LES DÉPASSEMENTS d’honoraires : 900 millions d’euros en 1990, 2,5 milliards en 2010. Une progression « spectaculaire » (présentée en euros constants),commente l’étude poussée qui vient d’être consacrée au sujet (1) et rendue publique en annexe des comptes 2010 de la Santé.
• 21 100 euros par médecin.
Sans précédent, cette enquête établit que les dépassements représentent aujourd’hui 12 % des honoraires totaux de l’ensemble des médecins, 17 % pour les spécialistes (hors les généralistes) et 32 % pour les seuls chirurgiens. Rapportée à chaque médecin, l’addition globale représente une somme de 21 100 euros mais cette moyenne cache de fortes disparités : les psychiatres empochent individuellement 18 800 euros en dépassements, les chirurgiens 80 000 (voir tableau). Quant à l’évolution observée ces dix dernières années (+ 50 % pour tout le monde entre 2000 et 2010), elle dissimule elle aussi des mouvements divers : chez certains spécialistes, le montant global des dépassements a plus que doublé – c’est le cas des anesthésistes (+ 150 %), des radiologues (+ 120 %), des psychiatres (+ 101 %).

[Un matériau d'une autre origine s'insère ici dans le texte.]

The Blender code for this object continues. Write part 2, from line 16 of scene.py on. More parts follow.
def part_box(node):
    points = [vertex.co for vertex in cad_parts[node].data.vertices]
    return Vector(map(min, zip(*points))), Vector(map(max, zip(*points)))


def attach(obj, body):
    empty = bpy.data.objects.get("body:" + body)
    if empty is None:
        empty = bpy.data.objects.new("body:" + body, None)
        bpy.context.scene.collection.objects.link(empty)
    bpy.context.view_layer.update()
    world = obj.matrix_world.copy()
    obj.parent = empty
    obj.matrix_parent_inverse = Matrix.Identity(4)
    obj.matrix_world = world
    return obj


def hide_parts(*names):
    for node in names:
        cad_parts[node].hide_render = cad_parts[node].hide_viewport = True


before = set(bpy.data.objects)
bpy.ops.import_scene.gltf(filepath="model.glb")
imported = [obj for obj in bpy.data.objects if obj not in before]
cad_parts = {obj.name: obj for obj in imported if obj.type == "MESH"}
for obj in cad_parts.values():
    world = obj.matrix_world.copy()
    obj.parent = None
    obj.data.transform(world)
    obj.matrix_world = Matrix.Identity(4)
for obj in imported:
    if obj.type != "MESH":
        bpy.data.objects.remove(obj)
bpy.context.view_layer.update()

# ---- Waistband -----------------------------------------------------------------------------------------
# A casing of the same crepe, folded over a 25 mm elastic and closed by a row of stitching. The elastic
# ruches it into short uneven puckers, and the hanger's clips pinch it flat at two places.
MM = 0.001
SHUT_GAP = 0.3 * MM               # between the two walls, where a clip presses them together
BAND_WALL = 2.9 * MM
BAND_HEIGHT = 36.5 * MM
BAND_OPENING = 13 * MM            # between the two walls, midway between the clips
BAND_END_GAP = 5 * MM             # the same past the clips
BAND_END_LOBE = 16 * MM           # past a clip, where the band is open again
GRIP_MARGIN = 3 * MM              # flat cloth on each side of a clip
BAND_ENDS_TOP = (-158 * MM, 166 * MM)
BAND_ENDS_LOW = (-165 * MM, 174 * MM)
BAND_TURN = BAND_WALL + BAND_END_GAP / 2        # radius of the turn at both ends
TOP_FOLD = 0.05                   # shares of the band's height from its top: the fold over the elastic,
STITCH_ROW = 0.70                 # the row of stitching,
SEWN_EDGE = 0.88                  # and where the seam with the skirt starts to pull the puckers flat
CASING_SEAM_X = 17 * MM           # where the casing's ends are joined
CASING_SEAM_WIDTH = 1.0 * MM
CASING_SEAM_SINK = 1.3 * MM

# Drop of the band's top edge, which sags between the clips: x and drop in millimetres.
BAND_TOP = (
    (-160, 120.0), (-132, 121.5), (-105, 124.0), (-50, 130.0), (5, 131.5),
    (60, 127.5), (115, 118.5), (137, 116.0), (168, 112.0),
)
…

Concentrant l’analyse sur le seul secteur II, les statisticiens constatent que le taux de dépassement (c’est-à-dire la part des dépassements dans les honoraires totaux) y a, toutes spécialités confondues, progressé de 7 points entre 2000 et 2010, passant de 28 % à 35 %. Dans le détail, ce taux a grimpé en flèche pour les psychiatres (+ 15 points) et, dans une moindre mesure, pour les chirurgiens (+ 11 points).
• Des zones propices.
Où se nichent les dépassements ? Il y a bel et bien des localisations géographiques privilégiées, note l’étude qui relève, en particulier, que les dépassements sont « plus fréquents et plus élevés dans les départements riches et urbains ». Elle affine le propos en expliquant que « toutes choses égales par ailleurs, un département cumulera des taux de spécialistes en secteur II et des taux de dépassement élevés (supérieurs respectivement à 30 % et 25 %) si le niveau de vie des habitants est élevé, s’il y a une forte proportion de grands centres urbains (villes de plus de 100 000 habitants) et enfin, dans une moindre mesure, si la densité de médecins spécialistes est faible ». En pratique, les départements concernés sont situés le long de la Seine, de la Saône et du Rhône jusqu’à la Méditerranée ; s’y greffent la Gironde, le Nord et quelques autres…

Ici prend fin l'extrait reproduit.